Since my last post, my grandparents went to Mayo clinic and immediately the doctors found what was wrong. It's his spleen. So he is getting doses every other day of this medication that is meant to un-confuse his spleen I believe. If this medication doesn't work, he'll have to have surgery on his spleen. With his thin blood, this would be really risky. I'm just continuing to pray for his healing. And for my grandma's peace.

I was so happy they were able to come to my graduation. It was so much fun.

So yes, I am a college grad. This summer I will be babysitting and taking two classes at Harper. Then in the fall I'm anticipating starting the MA in Teaching program at Trinity as well as substitute teaching. OH also, I ran into my middle school jazz band director and turns out she needs a nanny starting in the fall for her twins! I'm soooo pumped. Giddy, in fact. God is my provider!

So besides going to classes, doing homework, and babysitting, here are somethings I'm looking forward to:
-Noah and Jamie's wedding
-Visiting and getting visited by Calli
-Reading
-Going down to the city to see friends, to hear/see music
-Taking lots of pictures
-Seeing Luke a few times
-Dreaming of a road trip, hopefully getting up the nerve to actually do it
-Seeing Bethany and Sarah
-Making new friends

Friday, May 7, 2010

intentions/happy friday

I created this blog intending to document my journey through student teaching. Oh well. It was a great experience and I miss my students.

One of my favorite things is the scent of frozen pizza cooking in the oven. It reminds me of all the Fridays of my childhood when we'd have frozen pizza and pop and sometimes watch a movie. Today, my mom is making it for my dad for lunch.

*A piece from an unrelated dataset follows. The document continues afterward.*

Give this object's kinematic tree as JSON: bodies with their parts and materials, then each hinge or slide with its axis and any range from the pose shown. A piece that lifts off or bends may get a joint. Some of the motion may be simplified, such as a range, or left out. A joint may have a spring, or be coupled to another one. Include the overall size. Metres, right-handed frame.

My Grandma is taking my Grampa to Mayo Clinic on Sunday because his oncologist doesn't know why his blood platelets aren't staying stable for more than 4 hours at a time. He's going to the hospital once a day to get his "dose" of platelets. My Grandma is clearly scared. My Grampa hates not being able to swim or ride his bike or do work around the house. The doctor told him not to do anything but sit. Sit, read, watch tv, sleep. It depresses him. So I'm continually praying for the both of them. And for my mom. I want to be there for her but for some reason I can't figure out HOW.

Do you know how sweet and tender my Grampa is? While he is fighting for his own life, he gets extremely sad when he hears that I'm not feeling well. THAT is my Grampa.